I have comments about Browne throughout the Kohring posts, but I’ve pulled out a few here that may give some insight into this attorney.  Or not.

On my first encounter in court October 22, 2007:

John Henry Browne

For me the big unknown was the defense attorney. When I walked in, I saw him from behind and thought he was younger until he turned and faced the gallery. He was wearing what looked like an expensive light grey suit with just a touch of green. His shirt was just barely pink. The prosecutors, in comparison, were in dark, dark grey to black suits with white shirts, except for Mr. Goeke who had a beige shirt. Even Agent Mary Beth Kepner [Thanks, Steve, I was getting tired when I did that] had on a grey suit. And Mr. Browne’s hair also looked expensive – basically brown with what would have been called surfer blond streaks where I grew up near Venice Beach. OK, I know what some of you are thinking. But this is not intended as a fashion evaluation of the attorneys. I do think, however, that the dress does tell us something about people. Browne very definitely pays attention to how he looks. He also has trouble talking without moving. If his arms aren’t moving, or his hands, then his fingers are moving. A few times I could even see the muscles in his back moving through his jacket. And this was just very low key questions to the jury.

His voice is radio quality deep and his intonation is precise, more articulated than most American speakers naturally talk. Perhaps he’s done some acting or had other voice coaching.

When he asked questions of the jurors, or even when he didn’t, he would say, “Good morning” in the same exact tone which sounded warm and interested the first time, but after hearing it repeated precisely many times, it began to sound canned. For two jurors, he said something like, “Your comments were much more extensive than the other jurors” which I thought sounded like calculated flattery, and which caused Prosecutor Botinni [Bottini] to object to the “unnecessary editorial comments” about juror performance. The judge concurred.

He also addressed the court twice, between jurors, with two questions that I thought seemed inappropriate. The first time he wanted to know about jurors who came from outside of Anchorage – who paid for them? (The court pays their airfare and hotel, but they don’t go back for weekends the judge replied.) The second question was whether the jurors came from all of Alaska. The judge explained that they only came from the Anchorage district, which was a large district, stretching from Cordova to the Aleutians. It just seemed to me that these were curiosity items, that I would have written down and checked on later. Or, as the Outside defense attorney, I would have found out before the trial. And being an Outside attorney – the local attorney Wayne Anthony Ross was not there today [and I don't think ever was in court] – he wouldn’t understand the implications of what local talk show hosts the jurors said they listened to.

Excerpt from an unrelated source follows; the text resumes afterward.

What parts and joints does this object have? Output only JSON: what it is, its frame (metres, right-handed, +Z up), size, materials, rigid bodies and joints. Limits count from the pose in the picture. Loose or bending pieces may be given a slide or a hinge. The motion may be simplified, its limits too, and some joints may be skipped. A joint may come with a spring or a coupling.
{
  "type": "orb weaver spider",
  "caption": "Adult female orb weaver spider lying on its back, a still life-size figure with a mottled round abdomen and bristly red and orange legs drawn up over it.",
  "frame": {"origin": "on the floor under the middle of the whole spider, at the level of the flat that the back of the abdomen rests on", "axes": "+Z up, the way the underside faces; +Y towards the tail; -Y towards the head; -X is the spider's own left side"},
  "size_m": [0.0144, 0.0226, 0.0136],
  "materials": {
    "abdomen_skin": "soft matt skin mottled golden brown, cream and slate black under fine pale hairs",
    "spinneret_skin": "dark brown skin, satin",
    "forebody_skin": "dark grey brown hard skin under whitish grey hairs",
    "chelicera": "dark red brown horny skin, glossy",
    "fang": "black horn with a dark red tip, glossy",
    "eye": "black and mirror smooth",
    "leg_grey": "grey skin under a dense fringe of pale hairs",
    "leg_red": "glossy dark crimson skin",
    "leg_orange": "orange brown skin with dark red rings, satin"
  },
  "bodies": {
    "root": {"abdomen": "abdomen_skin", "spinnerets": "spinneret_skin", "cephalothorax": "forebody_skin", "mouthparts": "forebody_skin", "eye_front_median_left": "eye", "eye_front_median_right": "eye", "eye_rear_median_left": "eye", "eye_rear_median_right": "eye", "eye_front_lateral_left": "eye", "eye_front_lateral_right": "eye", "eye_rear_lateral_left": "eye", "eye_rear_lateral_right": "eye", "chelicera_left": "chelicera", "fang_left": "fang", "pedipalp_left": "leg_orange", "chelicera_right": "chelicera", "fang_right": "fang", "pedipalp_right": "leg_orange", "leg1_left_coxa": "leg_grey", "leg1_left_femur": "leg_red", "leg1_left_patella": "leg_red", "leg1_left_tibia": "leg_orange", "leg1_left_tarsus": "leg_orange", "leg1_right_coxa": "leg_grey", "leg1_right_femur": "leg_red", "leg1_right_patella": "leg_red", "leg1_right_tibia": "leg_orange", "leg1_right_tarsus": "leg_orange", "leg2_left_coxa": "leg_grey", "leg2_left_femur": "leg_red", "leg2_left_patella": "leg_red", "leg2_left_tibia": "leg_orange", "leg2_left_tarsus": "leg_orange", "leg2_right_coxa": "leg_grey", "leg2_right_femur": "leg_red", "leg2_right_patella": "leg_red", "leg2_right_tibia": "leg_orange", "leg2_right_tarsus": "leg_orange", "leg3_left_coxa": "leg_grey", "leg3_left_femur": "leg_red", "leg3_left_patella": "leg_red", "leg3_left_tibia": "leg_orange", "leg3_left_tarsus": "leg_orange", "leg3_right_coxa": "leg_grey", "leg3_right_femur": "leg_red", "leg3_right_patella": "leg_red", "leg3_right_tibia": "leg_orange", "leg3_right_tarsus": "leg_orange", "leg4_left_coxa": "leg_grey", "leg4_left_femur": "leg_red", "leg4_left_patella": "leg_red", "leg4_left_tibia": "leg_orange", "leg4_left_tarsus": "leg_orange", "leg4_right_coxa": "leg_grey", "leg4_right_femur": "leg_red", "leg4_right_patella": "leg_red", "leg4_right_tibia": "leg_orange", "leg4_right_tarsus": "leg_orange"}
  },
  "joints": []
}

Overall, his behavior reinforced the impression I’ve gotten in the pretrial press coverage. This is the Seattle attorney who is coming to the boondocks to try a case. If that really is the way he’s thinking, I suspect he’s in for a big surprise.  Judge Sedwick has run very tight, but fair, trials. His excusing of the full time student today is an example of his practical understanding of what makes sense and what doesn’t. The prosecution has done an overwhelming amount of work and have been extremely well prepared. The teams at the previous two trials were one local attorney and one from the DC based Public Integrity Section. These guys do their homework. The pairing for this trial is Joe Botinni[Bottini], who’s been in the Anchorage US Attorney Office for many years, and Edward P. Sullivan from DC. On the other hand, it does seem that the taped evidence is likely to be not as damaging as in the other cases, and that Kohring might appear to have been less calculating than Kott or Anderson in working out ways to get paid. We will see.

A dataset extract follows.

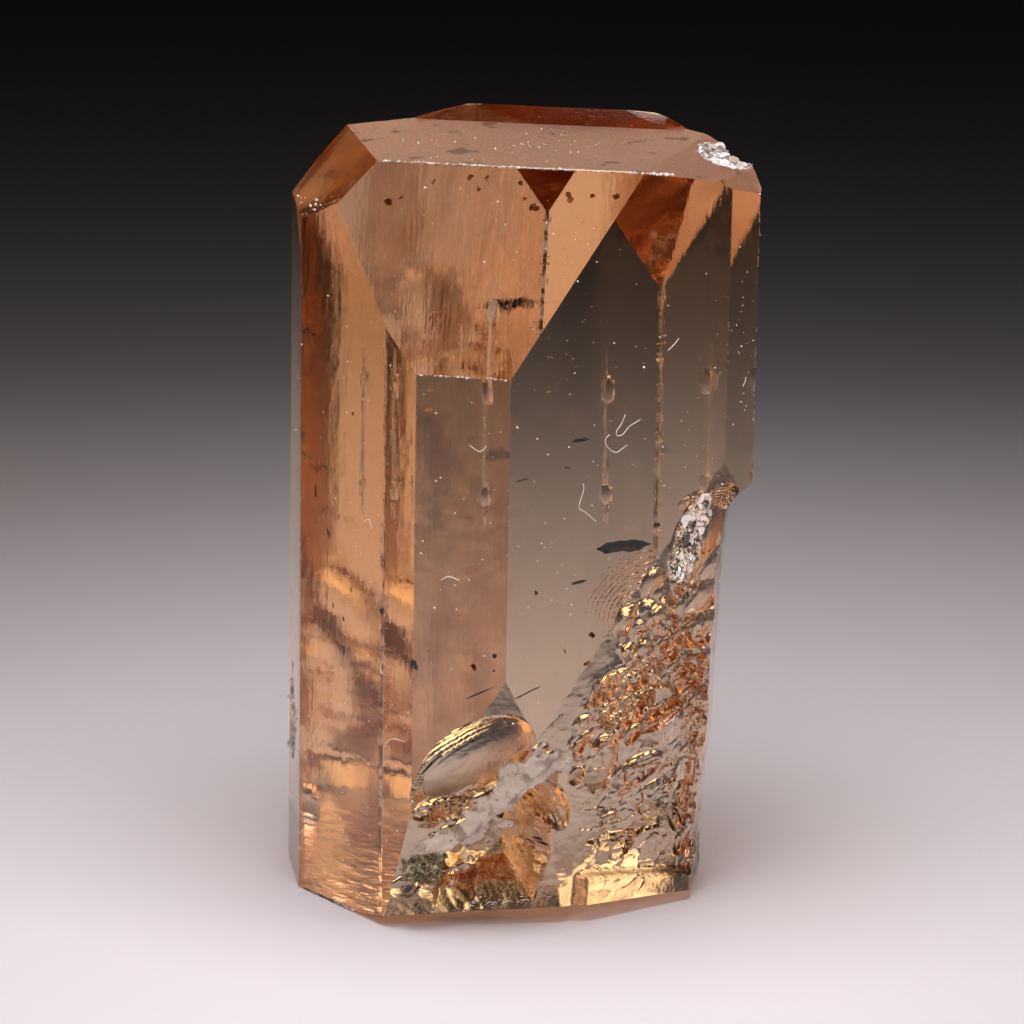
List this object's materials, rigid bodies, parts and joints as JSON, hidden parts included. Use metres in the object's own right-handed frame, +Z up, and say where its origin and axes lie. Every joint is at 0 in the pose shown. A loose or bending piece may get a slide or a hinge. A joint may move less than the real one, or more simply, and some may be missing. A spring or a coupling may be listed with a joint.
{
  "type": "topaz crystal",
  "caption": "Clear brown-orange topaz crystal, a prism with a flat top and slanting domes, broken at the lower front corner, standing on its flat base.",
  "frame": {"origin": "middle of the footprint's box, on the flat base", "axes": "+Z up along the crystal's length, the large front dome and the break face -Y, +X to the right"},
  "size_m": [0.0126, 0.0122, 0.0204],
  "materials": {
    "topaz": "clear, brown-orange, glassy faces, frosted top",
    "clay": "dull white-grey clay crust",
    "mica": "green-grey tuft of fine mica flakes"
  },
  "bodies": {
    "root": {"crystal": "topaz", "clay_seam": "clay", "mica_patch": "mica"}
  },
  "joints": []
}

By the next day, I’d figured out who Browne reminded me of.  I wrote a post titled, Is John Henry Browne Really Eddie Haskell 50 Years Later?

Eddie Haskell, eh?

I’ve been trying to get in touch with Browne to question him about PFC Bradley Manning’s treatment compared to what he’s come to know about the detention of SSgt. Bales.  Browne has succeeded in getting his client into the news this past week.  He’s already  putting the U.S. Army and the Afghan War on trial:

The lawyer for the Army staff sergeant suspected of killing 16 Afghan civilians questioned Tuesday the quality of the evidence against his client and said he planned to travel to Afghanistan to gather his own.

John Henry Browne said he met with Robert Bales for 11 hours over two days at Fort Leavenworth, where his client is being held. He added that there was still a lot he didn’t know about the March 11 shootings.

“I don’t know about the evidence in this case. I don’t know that the government is going to prove much. There’s no forensic evidence. There’s no confessions,” Browne said outside his hotel near the post.

“I’m certainly not saying that we’re not taking responsibility for this in the right way, at the right time. But for now, I’m interested in what the evidence is,” he said. “It’s not like a crime scene in the United States.”

Browne said there were legal, social and political issues linked to the case and how it will be prosecuted. “The war’s on trial. I’m not putting the war on trial,” he said. “I’m not putting the war on trial, but the war is on trial.”

NPR, discussing Bales’ options on Friday:

SOLIS: The defense doesn’t have a lot of roads to travel right now, and so what they’re going to do is blame it on the mental state, which probably has some validity, and blame it on the Army.

BOWMAN: Blame it on the Army for sending Sergeant Bales on four combat tours, which took a toll.

SOLIS: And that’s because of the three prior tours that the suspect had in Iraq, the fact that he had been wounded a couple of times, that he objected to being sent back to Afghanistan for a fourth tour. So I think that this is the type of case which is tailor-made for a lack of mental responsibility defense.

BOWMAN: But military lawyer Neal Puckett points out that many soldiers have served multiple combat tours and suffered from PTSD.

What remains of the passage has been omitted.